AWS Vault with Yubikey


2 min read


It's been a while I'm using aws-vault to manage my AWS credentials for accessing the different client accounts. It has been quite comfortable, regardless of the setup the clients choose for their users. However, there are 3 places which I'm trying to improve my own development experience:

  1. Requirement of 2FA authentication
  2. SSO Login through a browser (to get access over shell)
  3. Session duration

Today I managed to resolve the first one (to some extent), and here is how:


Well, I understand how the second-factor authentication contributes to keeping me secure. However, as a developer, it can be quite distracting to find your phone and go through the authenticator app to find the code you need to type to be able to continue your work (yeah, call me lazy!).
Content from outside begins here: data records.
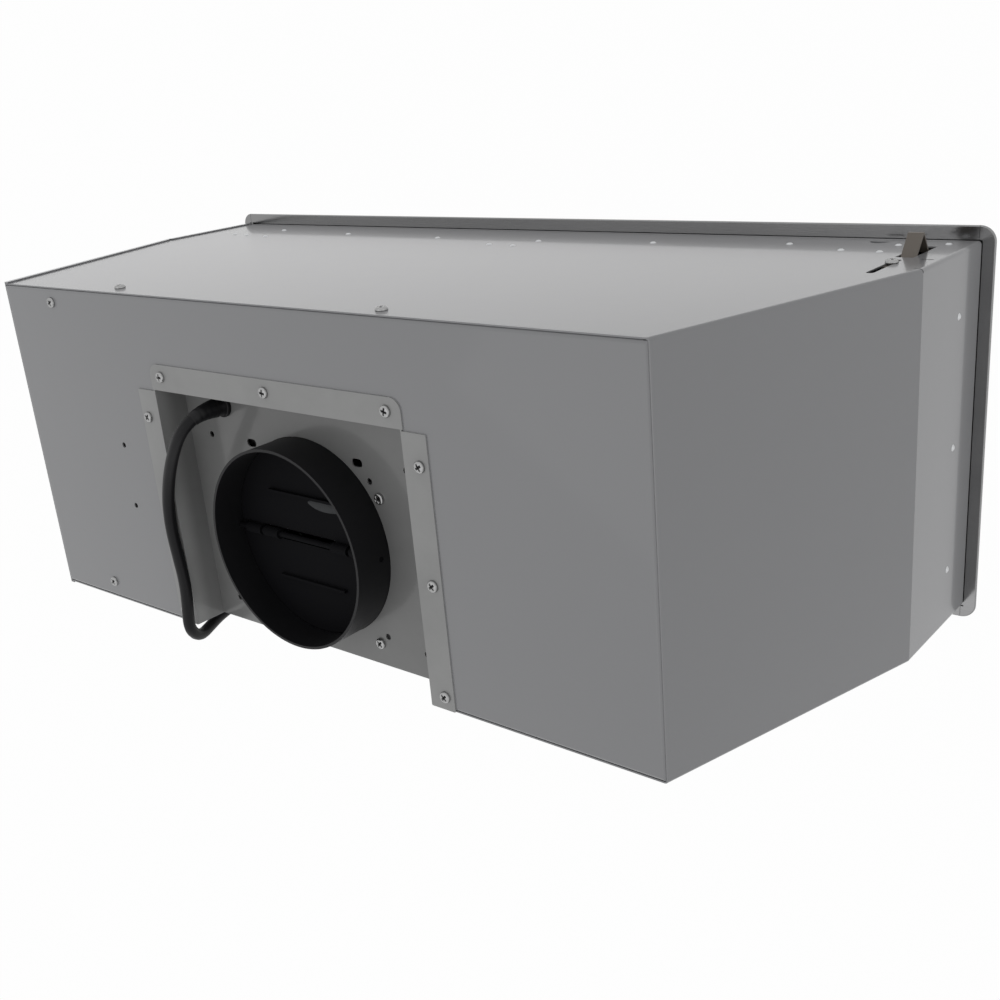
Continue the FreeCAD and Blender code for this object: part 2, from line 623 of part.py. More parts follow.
def face_frame():
    """Hemmed stainless face: panel, folded-back hems, upstands inside the walls, and its cut-outs."""
    half_w = frame_width / 2
    half_d = frame_depth / 2
    panel = rounded_box(-half_w, half_w, -half_d, half_d, 0, hem_ply, frame_corner)
    lower = [e for e in panel.Edges if abs(e.BoundBox.ZMax) < 1e-6]
    panel = panel.makeFillet(hem_ply * 0.85, lower)
    stand_out = sheet + upstand_inset
    pieces = [panel, hem_ring()]
    reach = half_base_width - upstand_end_inset
    x_wall = half_base_width - stand_out
    side_reach = half_depth - filter_bay_back_inset + 1
    for side in (-1, 1):
        inner = wall_line(side, stand_out + sheet)
        upstand = slab(-reach, reach, wall_line(side, stand_out), inner, hem_ply, upstand_height)
        clip_notch = slab(-half_w, clip_x + 16, wall_line(side, 0), wall_line(side, 33), clip_window[0] - 5, 200)
        pieces.append(upstand.cut(clip_notch))
        x_pair = sorted((side * (x_wall - sheet), side * x_wall))
        pieces.append(box(x_pair[0], x_pair[1], -side_reach, side_reach, hem_ply, upstand_height - 12))
    frame = fuse_all(pieces)
    cuts = []
    for x0, x1 in filter_bays():
        cuts.append(rounded_box(x0, x1, filter_bay_back - filter_bay_depth, filter_bay_back, -5, 5, 5))
    for x in (-lamp_x, lamp_x):
        cuts.append(cylinder(lamp_radius + 0.4, V(x, strip_y, -5), V(x, strip_y, 5)))
    half_strip = button_count * button_pitch / 2 + 4
    cuts.append(rounded_box(-half_strip, half_strip, strip_y - 12, strip_y + 12, -5, 5, 4))
    for side in (-1, 1):
        y0 = wall_line(side, 0)
        y1 = wall_line(side, 6)
        cuts += [cylinder(rivet_hole, V(x, min(y0, y1), z), V(x, max(y0, y1), z)) for x, z in rivet_spots]
    cuts += [cylinder(rivet_hole, V(side * (half_base_width - 6), y, z), V(side * (half_base_width + 1), y, z))
             for side, y, z in side_rivet_spots()]
    return frame.cut(Part.makeCompound(cuts))


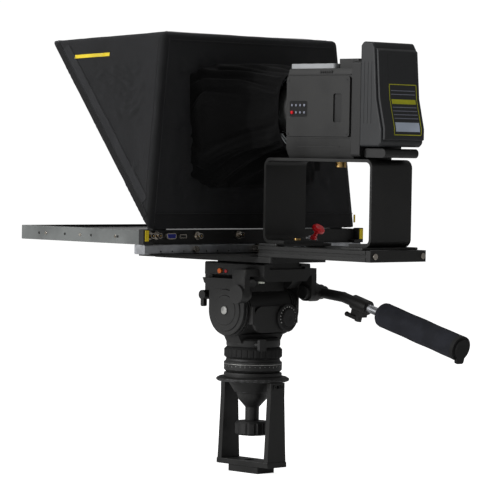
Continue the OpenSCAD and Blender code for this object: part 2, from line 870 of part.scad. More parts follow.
module grip_dial() {
    color("Black") rod_x(-84, -54, 150, 632, 5);
    color("Black") rod_x(-84, -66, 150, 632, 13);
}

module camera_sockets() {
    color("Goldenrod") {
        for (z = [616, 642, 666]) union() {
            rod_x(-78, -64, 256, z, 5);
            rod_x(-69, -64, 256, z, 7.5);
        }
        rod_x(-74, -64, 236, 590, 8);
    }
}

module lens() {
    color("Black") difference() {
        union() {
            rod_y(20, 131, 0, lens_z, 35.8);
            rod_y(20, 60, 0, lens_z, lens_r);
            rod_y(70, 92, 0, lens_z, 38);
        }
        rod_y(19, 30, 0, lens_z, 32);
    }
}

module battery_plate() {
    color("Black") difference() {
        union() {
            span_y([-50, cam_y1, 545], [50, bat_y0 - move_gap, 702], 5);
            span_x([-40, bat_y0 - 1, 544], [40, 340, 559], 7);
        }
        span_x([-51, 278.7, 639.7], [-46, 288.3, 662.3], 3.3);
    }
}

module battery_case() {
    color("DimGray") translate([bat_x - battery_w / 2, 0, 0]) rotate([90, 0, 90])
        linear_extrude(battery_w) polygon([
            [bat_y0, 562], [336, 562], [342, 568], [342, 590], [330, 640], [324, 722],
            [318, 732], [bat_y0 + 6, 733], [bat_y0, 727]]);
}

module battery_cover() {
    color("DimGray") translate([bat_x - battery_w / 2 + 3, 0, 0]) rotate([90, 0, 90])
        linear_extrude(battery_w - 6) polygon([
            [342, 572], [347, 574], [347, 592], [335, 641], [329, 718], [324, 722],
            [330, 640], [342, 590]]);
}

module battery_release() {
    color("Gray") span_x([-55, 279, 640], [-48, 288, 662], 3);
}

// ---- output ----

stand_bowl();
stand_legs();
stand_foot();
half_ball();
pan_base();
tie_down_knob();
pan_drag_ring();
pan_yoke();
cheek_covers();
pan_lock_lever();
counterbalance_dial();
tilt_body();
tilt_platform();
bubble_level();
tilt_lock_lever();
release_button();
safety_button();
pan_bar();
rosette_knob();
clamp_lever();
bar_tube();
foam_grip();
grip_cap();
slide_plate();
base_plate();
cross_bar();
neck_plate();
rails();
rail_end_bar();
frame_screws();
knob_bracket();
red_knob();
centre_knob();
monitor_case();
monitor_cover();
screen_panel();
screen_glass();
monitor_sockets();
corner_blocks();
glass_frame();
beam_glass();
hood_cover();
hood_trim();
lens_sleeve();
rail_shoes();
riser_bridge();
riser_screws();
camera_body();
side_panel();
camera_keypad();
record_key();
camera_top();
camera_grip();
grip_dial();
camera_sockets();
lens();
battery_plate();
battery_case();
battery_cover();
battery_release();
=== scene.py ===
"""Visual build of a hooded teleprompter on a fluid head, with its camera and short bowl stand.

Metres, Z up, the talent side faces -Y and the operator stands on +Y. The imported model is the
frame: every piece made here rides on one of its bodies.
"""
from __future__ import annotations

import json
import logging
import math
from dataclasses import dataclass
from enum import Enum
from typing import Callable, Iterable, Sequence
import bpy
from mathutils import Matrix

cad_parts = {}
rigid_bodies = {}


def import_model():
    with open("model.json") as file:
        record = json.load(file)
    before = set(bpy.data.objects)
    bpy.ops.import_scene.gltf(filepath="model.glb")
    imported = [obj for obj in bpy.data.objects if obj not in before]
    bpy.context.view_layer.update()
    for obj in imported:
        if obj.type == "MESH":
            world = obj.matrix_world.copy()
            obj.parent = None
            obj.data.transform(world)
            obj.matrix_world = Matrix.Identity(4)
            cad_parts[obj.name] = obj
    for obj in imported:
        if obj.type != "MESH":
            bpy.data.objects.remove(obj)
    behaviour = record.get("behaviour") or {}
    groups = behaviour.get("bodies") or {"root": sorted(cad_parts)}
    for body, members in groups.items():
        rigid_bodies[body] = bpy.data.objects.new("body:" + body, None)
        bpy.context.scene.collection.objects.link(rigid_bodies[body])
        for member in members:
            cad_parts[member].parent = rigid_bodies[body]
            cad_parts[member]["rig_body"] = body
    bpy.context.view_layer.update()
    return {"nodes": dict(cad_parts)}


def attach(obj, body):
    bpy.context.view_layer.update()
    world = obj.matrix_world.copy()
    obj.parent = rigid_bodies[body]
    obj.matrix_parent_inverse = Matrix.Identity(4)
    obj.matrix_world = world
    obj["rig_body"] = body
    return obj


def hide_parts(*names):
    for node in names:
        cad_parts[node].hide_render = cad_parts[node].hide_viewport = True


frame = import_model()

import bmesh
import bpy
from mathutils import Matrix, Vector, noise

LOG = logging.getLogger("prompter")
MM = 0.001
Point = Sequence[float]
Test = Callable[[Vector], bool]


# ---------------------------------------------------------------- bench: modelling


class Axis(Enum):
    """The three row axes, as unit vectors."""

    X = (1.0, 0.0, 0.0)
    Y = (0.0, 1.0, 0.0)
    Z = (0.0, 0.0, 1.0)


def take(*objects: bpy.types.Object) -> bpy.types.Object:
    """Select only these objects and make the first one active.

    Args:
        objects: the objects to select.

    Returns:
        The first object.
    """
    bpy.ops.object.select_all(action="DESELECT")
    for item in objects:
        item.select_set(True)
    bpy.context.view_layer.objects.active = objects[0]
    return objects[0]


def settle() -> None:
    """Put the active object's place, turn and scale into its mesh."""
    bpy.ops.object.transform_apply(location=True, rotation=True, scale=True)


def block(name: str, low: Point, high: Point) -> bpy.types.Object:
    """Add a box between two corners given in millimetres.

    Args:
        name: the object's name.
        low: lowest corner.
        high: highest corner.

    Returns:
        The new object, at the origin.
    """
    bpy.ops.object.select_all(action="DESELECT")
    middle = [(a + b) / 2 * MM for a, b in zip(low, high)]
    sides = [(b - a) * MM for a, b in zip(low, high)]
    bpy.ops.mesh.primitive_cube_add(size=1, location=middle)
    made = bpy.context.object
    made.name = name
    made.scale = sides
    settle()
    return made


def rod(name: str, start: Point, end: Point, radius: float, sides: int = 40,
        end_radius: float | None = None) -> bpy.types.Object:
    """Add a round bar or cone between two points given in millimetres.

    Args:
        name: the object's name.
        start: centre of the first end.
        end: centre of the other end.
        radius: radius at the first end.
        sides: number of faces round it.
        end_radius: radius at the other end, the same if left out.

    Returns:
        The new object, at the origin.
    """
    bpy.ops.object.select_all(action="DESELECT")
    a, b = Vector(start) * MM, Vector(end) * MM
    turn = (b - a).to_track_quat("Z", "Y").to_euler()
    top = radius if end_radius is None else end_radius
    bpy.ops.mesh.primitive_cone_add(vertices=sides, radius1=radius * MM, radius2=top * MM,
                                    depth=(b - a).length, location=(a + b) / 2, rotation=turn)
    made = bpy.context.object
    made.name = name
    settle()
    return made


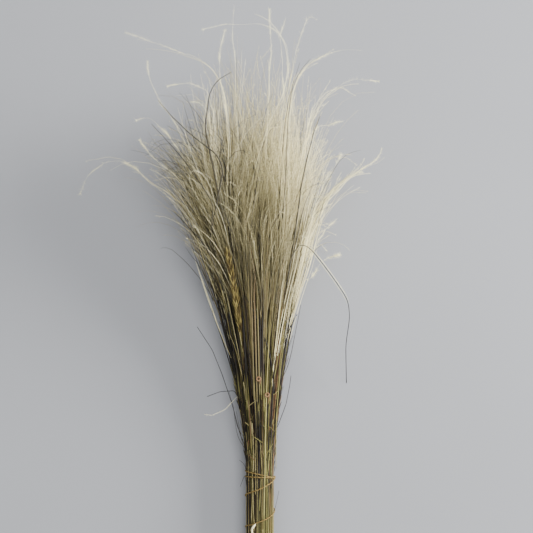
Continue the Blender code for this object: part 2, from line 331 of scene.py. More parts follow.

So, to solve this issue, I was using the 2fa CLI application, so I had this code with the comfort of my CLI. But:

  1. 2fa stores the secret key in a plain text file in ~/.2fa. Meaning anyone cating it can regenerate my tokens (more of a silly practice than a security risk, as 2fa is not the only layer of protection).
  2. I need to have a journey between terminal/tmux windows to get this code in my clipboard (told you already, I'm lazy!).


Thanks to DataChef, we've switched to using yubikey devices, for our second-factor authentication. And I was wondering if it can help me to cover these concerns!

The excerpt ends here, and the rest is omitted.